* _Dataset excerpt_:
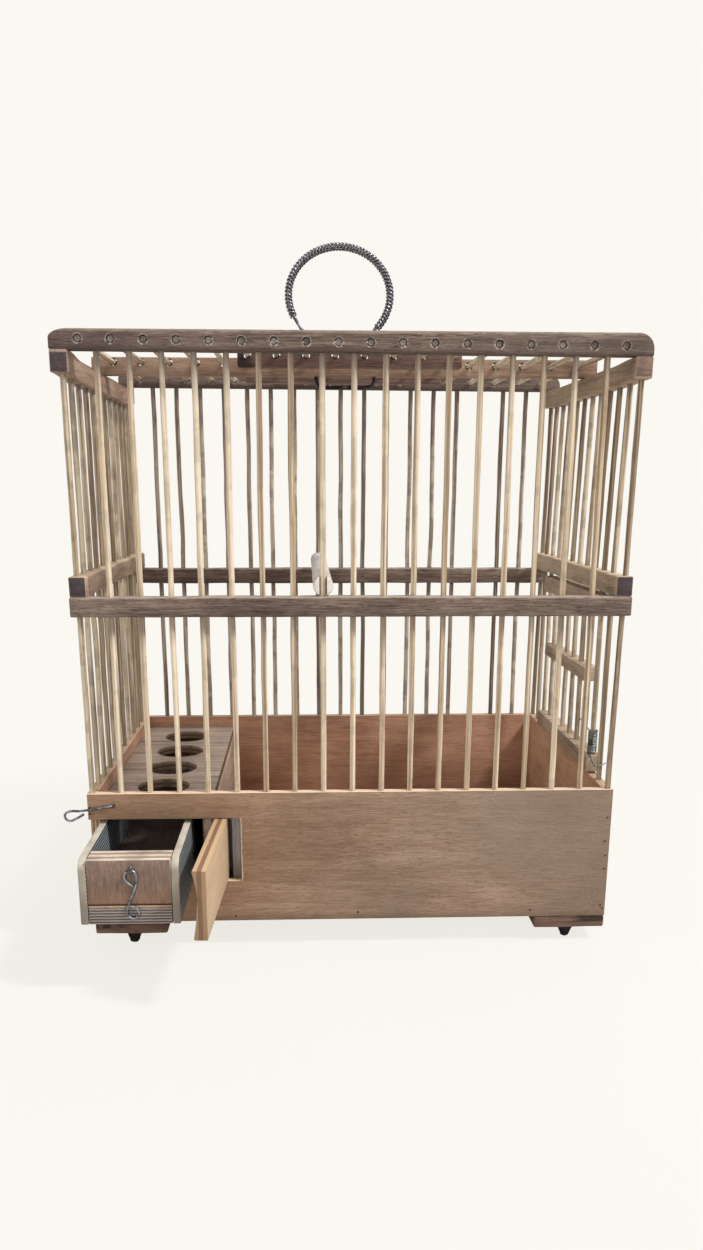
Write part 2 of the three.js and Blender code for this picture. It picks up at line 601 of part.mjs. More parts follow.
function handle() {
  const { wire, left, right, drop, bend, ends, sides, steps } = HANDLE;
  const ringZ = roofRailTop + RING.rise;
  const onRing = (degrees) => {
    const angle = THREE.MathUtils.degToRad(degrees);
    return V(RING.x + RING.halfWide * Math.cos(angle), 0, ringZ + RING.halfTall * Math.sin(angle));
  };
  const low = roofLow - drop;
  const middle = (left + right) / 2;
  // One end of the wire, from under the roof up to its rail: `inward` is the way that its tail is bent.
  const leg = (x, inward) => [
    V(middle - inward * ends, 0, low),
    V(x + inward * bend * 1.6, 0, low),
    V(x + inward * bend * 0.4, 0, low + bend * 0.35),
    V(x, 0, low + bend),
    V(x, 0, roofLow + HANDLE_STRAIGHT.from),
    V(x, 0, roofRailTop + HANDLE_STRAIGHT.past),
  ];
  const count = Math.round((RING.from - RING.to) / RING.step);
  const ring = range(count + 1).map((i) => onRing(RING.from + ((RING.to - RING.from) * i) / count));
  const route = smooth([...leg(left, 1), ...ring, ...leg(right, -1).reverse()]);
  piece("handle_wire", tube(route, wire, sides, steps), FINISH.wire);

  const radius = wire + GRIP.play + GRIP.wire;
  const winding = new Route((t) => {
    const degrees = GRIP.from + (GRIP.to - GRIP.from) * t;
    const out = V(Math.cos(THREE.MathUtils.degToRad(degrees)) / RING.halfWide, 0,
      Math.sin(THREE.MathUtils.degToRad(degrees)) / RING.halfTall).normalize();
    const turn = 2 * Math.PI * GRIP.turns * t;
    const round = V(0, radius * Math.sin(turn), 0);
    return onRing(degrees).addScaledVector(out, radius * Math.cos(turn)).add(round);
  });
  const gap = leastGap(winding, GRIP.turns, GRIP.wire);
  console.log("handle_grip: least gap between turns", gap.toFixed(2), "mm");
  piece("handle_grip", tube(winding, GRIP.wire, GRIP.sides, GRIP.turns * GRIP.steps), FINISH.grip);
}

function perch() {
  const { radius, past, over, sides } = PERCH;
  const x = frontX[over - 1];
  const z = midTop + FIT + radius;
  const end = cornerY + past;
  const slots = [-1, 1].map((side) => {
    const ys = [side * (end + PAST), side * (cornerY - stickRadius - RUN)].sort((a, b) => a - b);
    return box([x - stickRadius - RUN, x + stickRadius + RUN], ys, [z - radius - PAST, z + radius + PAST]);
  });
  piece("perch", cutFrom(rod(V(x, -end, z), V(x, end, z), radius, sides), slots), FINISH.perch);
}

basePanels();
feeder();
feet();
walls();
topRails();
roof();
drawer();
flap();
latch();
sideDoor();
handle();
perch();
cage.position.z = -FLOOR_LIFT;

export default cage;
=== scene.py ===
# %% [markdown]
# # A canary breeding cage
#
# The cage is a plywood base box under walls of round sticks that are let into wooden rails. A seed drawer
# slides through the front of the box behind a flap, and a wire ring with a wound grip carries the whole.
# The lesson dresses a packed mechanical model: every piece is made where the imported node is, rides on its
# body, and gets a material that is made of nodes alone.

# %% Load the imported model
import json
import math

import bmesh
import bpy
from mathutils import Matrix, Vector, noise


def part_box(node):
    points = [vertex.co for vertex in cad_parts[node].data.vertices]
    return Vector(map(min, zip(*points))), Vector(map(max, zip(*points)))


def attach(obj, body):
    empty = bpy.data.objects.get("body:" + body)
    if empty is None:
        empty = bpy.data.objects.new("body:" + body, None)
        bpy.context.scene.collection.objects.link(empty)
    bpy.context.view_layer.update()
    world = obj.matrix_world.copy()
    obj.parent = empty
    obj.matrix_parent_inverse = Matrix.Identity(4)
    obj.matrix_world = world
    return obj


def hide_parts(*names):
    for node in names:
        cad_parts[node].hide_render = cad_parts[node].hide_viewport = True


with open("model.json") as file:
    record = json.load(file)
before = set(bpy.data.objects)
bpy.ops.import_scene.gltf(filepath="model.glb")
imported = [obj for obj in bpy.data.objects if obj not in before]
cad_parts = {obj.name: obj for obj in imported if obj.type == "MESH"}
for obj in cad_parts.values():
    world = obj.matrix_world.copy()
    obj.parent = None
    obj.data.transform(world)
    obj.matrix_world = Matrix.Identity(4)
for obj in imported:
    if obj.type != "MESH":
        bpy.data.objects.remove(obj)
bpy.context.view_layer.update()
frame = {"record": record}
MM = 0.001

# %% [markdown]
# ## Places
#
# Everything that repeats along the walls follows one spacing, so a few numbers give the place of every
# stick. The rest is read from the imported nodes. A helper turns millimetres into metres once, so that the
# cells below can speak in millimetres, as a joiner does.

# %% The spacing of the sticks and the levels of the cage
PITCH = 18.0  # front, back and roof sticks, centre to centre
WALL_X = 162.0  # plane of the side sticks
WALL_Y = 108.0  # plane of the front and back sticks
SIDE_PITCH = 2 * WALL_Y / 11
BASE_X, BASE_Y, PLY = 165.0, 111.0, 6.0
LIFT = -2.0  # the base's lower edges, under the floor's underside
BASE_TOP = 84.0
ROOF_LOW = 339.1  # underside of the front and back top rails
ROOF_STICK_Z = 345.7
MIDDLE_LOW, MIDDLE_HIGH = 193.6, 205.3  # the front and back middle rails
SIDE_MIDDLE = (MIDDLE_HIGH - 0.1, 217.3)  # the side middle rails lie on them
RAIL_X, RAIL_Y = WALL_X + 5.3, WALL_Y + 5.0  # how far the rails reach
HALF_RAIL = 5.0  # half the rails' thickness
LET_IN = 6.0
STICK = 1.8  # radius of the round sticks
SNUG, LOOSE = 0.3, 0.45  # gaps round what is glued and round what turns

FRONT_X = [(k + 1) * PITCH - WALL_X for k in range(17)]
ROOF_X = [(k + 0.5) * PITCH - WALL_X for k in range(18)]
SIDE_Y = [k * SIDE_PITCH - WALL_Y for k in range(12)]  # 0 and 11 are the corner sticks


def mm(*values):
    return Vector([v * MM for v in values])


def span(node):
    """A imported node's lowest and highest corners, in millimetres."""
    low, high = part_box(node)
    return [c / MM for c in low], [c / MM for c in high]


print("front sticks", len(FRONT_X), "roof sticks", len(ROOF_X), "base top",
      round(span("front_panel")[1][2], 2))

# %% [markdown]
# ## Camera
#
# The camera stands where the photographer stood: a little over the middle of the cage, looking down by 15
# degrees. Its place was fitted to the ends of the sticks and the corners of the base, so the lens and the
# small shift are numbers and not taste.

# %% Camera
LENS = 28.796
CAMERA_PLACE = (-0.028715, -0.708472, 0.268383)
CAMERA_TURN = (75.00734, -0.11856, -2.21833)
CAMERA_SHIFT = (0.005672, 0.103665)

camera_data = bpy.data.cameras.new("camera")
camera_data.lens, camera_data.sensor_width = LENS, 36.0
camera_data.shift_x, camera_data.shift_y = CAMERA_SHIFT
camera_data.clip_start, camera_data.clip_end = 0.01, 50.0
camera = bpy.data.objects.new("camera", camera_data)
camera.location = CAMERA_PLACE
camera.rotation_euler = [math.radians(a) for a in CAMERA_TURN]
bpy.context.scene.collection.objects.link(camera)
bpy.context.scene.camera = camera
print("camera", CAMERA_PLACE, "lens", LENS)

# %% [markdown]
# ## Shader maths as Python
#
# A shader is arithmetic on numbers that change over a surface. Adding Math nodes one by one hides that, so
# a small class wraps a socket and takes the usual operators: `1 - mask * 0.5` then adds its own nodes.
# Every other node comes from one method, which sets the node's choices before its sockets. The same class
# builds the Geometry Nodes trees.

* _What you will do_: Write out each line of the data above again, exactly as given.

* _Result of the exercise_:
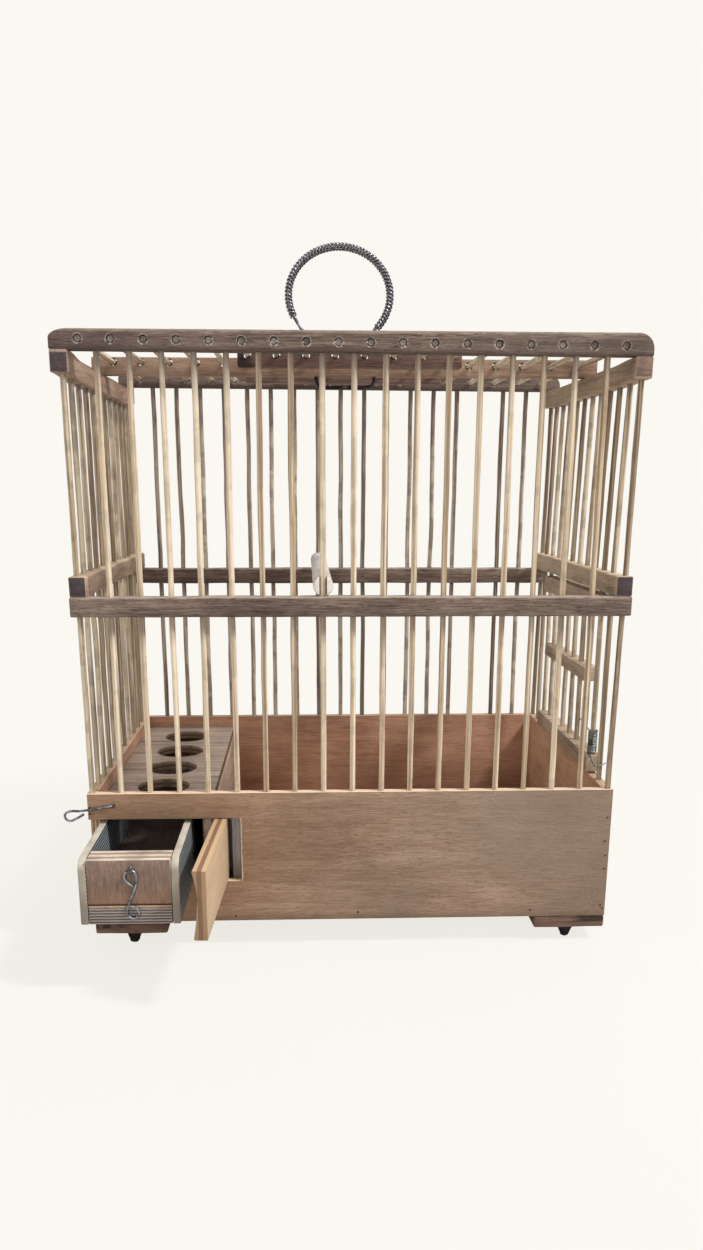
Write part 2 of the three.js and Blender code for this picture. It picks up at line 601 of part.mjs. More parts follow.
function handle() {
  const { wire, left, right, drop, bend, ends, sides, steps } = HANDLE;
  const ringZ = roofRailTop + RING.rise;
  const onRing = (degrees) => {
    const angle = THREE.MathUtils.degToRad(degrees);
    return V(RING.x + RING.halfWide * Math.cos(angle), 0, ringZ + RING.halfTall * Math.sin(angle));
  };
  const low = roofLow - drop;
  const middle = (left + right) / 2;
  // One end of the wire, from under the roof up to its rail: `inward` is the way that its tail is bent.
  const leg = (x, inward) => [
    V(middle - inward * ends, 0, low),
    V(x + inward * bend * 1.6, 0, low),
    V(x + inward * bend * 0.4, 0, low + bend * 0.35),
    V(x, 0, low + bend),
    V(x, 0, roofLow + HANDLE_STRAIGHT.from),
    V(x, 0, roofRailTop + HANDLE_STRAIGHT.past),
  ];
  const count = Math.round((RING.from - RING.to) / RING.step);
  const ring = range(count + 1).map((i) => onRing(RING.from + ((RING.to - RING.from) * i) / count));
  const route = smooth([...leg(left, 1), ...ring, ...leg(right, -1).reverse()]);
  piece("handle_wire", tube(route, wire, sides, steps), FINISH.wire);

  const radius = wire + GRIP.play + GRIP.wire;
  const winding = new Route((t) => {
    const degrees = GRIP.from + (GRIP.to - GRIP.from) * t;
    const out = V(Math.cos(THREE.MathUtils.degToRad(degrees)) / RING.halfWide, 0,
      Math.sin(THREE.MathUtils.degToRad(degrees)) / RING.halfTall).normalize();
    const turn = 2 * Math.PI * GRIP.turns * t;
    const round = V(0, radius * Math.sin(turn), 0);
    return onRing(degrees).addScaledVector(out, radius * Math.cos(turn)).add(round);
  });
  const gap = leastGap(winding, GRIP.turns, GRIP.wire);
  console.log("handle_grip: least gap between turns", gap.toFixed(2), "mm");
  piece("handle_grip", tube(winding, GRIP.wire, GRIP.sides, GRIP.turns * GRIP.steps), FINISH.grip);
}

function perch() {
  const { radius, past, over, sides } = PERCH;
  const x = frontX[over - 1];
  const z = midTop + FIT + radius;
  const end = cornerY + past;
  const slots = [-1, 1].map((side) => {
    const ys = [side * (end + PAST), side * (cornerY - stickRadius - RUN)].sort((a, b) => a - b);
    return box([x - stickRadius - RUN, x + stickRadius + RUN], ys, [z - radius - PAST, z + radius + PAST]);
  });
  piece("perch", cutFrom(rod(V(x, -end, z), V(x, end, z), radius, sides), slots), FINISH.perch);
}

basePanels();
feeder();
feet();
walls();
topRails();
roof();
drawer();
flap();
latch();
sideDoor();
handle();
perch();
cage.position.z = -FLOOR_LIFT;

export default cage;
=== scene.py ===
# %% [markdown]
# # A canary breeding cage
#
# The cage is a plywood base box under walls of round sticks that are let into wooden rails. A seed drawer
# slides through the front of the box behind a flap, and a wire ring with a wound grip carries the whole.
# The lesson dresses a packed mechanical model: every piece is made where the imported node is, rides on its
# body, and gets a material that is made of nodes alone.

# %% Load the imported model
import json
import math

import bmesh
import bpy
from mathutils import Matrix, Vector, noise


def part_box(node):
    points = [vertex.co for vertex in cad_parts[node].data.vertices]
    return Vector(map(min, zip(*points))), Vector(map(max, zip(*points)))


def attach(obj, body):
    empty = bpy.data.objects.get("body:" + body)
    if empty is None:
        empty = bpy.data.objects.new("body:" + body, None)
        bpy.context.scene.collection.objects.link(empty)
    bpy.context.view_layer.update()
    world = obj.matrix_world.copy()
    obj.parent = empty
    obj.matrix_parent_inverse = Matrix.Identity(4)
    obj.matrix_world = world
    return obj


def hide_parts(*names):
    for node in names:
        cad_parts[node].hide_render = cad_parts[node].hide_viewport = True


with open("model.json") as file:
    record = json.load(file)
before = set(bpy.data.objects)
bpy.ops.import_scene.gltf(filepath="model.glb")
imported = [obj for obj in bpy.data.objects if obj not in before]
cad_parts = {obj.name: obj for obj in imported if obj.type == "MESH"}
for obj in cad_parts.values():
    world = obj.matrix_world.copy()
    obj.parent = None
    obj.data.transform(world)
    obj.matrix_world = Matrix.Identity(4)
for obj in imported:
    if obj.type != "MESH":
        bpy.data.objects.remove(obj)
bpy.context.view_layer.update()
frame = {"record": record}
MM = 0.001

# %% [markdown]
# ## Places
#
# Everything that repeats along the walls follows one spacing, so a few numbers give the place of every
# stick. The rest is read from the imported nodes. A helper turns millimetres into metres once, so that the
# cells below can speak in millimetres, as a joiner does.

# %% The spacing of the sticks and the levels of the cage
PITCH = 18.0  # front, back and roof sticks, centre to centre
WALL_X = 162.0  # plane of the side sticks
WALL_Y = 108.0  # plane of the front and back sticks
SIDE_PITCH = 2 * WALL_Y / 11
BASE_X, BASE_Y, PLY = 165.0, 111.0, 6.0
LIFT = -2.0  # the base's lower edges, under the floor's underside
BASE_TOP = 84.0
ROOF_LOW = 339.1  # underside of the front and back top rails
ROOF_STICK_Z = 345.7
MIDDLE_LOW, MIDDLE_HIGH = 193.6, 205.3  # the front and back middle rails
SIDE_MIDDLE = (MIDDLE_HIGH - 0.1, 217.3)  # the side middle rails lie on them
RAIL_X, RAIL_Y = WALL_X + 5.3, WALL_Y + 5.0  # how far the rails reach
HALF_RAIL = 5.0  # half the rails' thickness
LET_IN = 6.0
STICK = 1.8  # radius of the round sticks
SNUG, LOOSE = 0.3, 0.45  # gaps round what is glued and round what turns

FRONT_X = [(k + 1) * PITCH - WALL_X for k in range(17)]
ROOF_X = [(k + 0.5) * PITCH - WALL_X for k in range(18)]
SIDE_Y = [k * SIDE_PITCH - WALL_Y for k in range(12)]  # 0 and 11 are the corner sticks


def mm(*values):
    return Vector([v * MM for v in values])


def span(node):
    """A imported node's lowest and highest corners, in millimetres."""
    low, high = part_box(node)
    return [c / MM for c in low], [c / MM for c in high]


print("front sticks", len(FRONT_X), "roof sticks", len(ROOF_X), "base top",
      round(span("front_panel")[1][2], 2))

# %% [markdown]
# ## Camera
#
# The camera stands where the photographer stood: a little over the middle of the cage, looking down by 15
# degrees. Its place was fitted to the ends of the sticks and the corners of the base, so the lens and the
# small shift are numbers and not taste.

# %% Camera
LENS = 28.796
CAMERA_PLACE = (-0.028715, -0.708472, 0.268383)
CAMERA_TURN = (75.00734, -0.11856, -2.21833)
CAMERA_SHIFT = (0.005672, 0.103665)

camera_data = bpy.data.cameras.new("camera")
camera_data.lens, camera_data.sensor_width = LENS, 36.0
camera_data.shift_x, camera_data.shift_y = CAMERA_SHIFT
camera_data.clip_start, camera_data.clip_end = 0.01, 50.0
camera = bpy.data.objects.new("camera", camera_data)
camera.location = CAMERA_PLACE
camera.rotation_euler = [math.radians(a) for a in CAMERA_TURN]
bpy.context.scene.collection.objects.link(camera)
bpy.context.scene.camera = camera
print("camera", CAMERA_PLACE, "lens", LENS)

# %% [markdown]
# ## Shader maths as Python
#
# A shader is arithmetic on numbers that change over a surface. Adding Math nodes one by one hides that, so
# a small class wraps a socket and takes the usual operators: `1 - mask * 0.5` then adds its own nodes.
# Every other node comes from one method, which sets the node's choices before its sockets. The same class
# builds the Geometry Nodes trees.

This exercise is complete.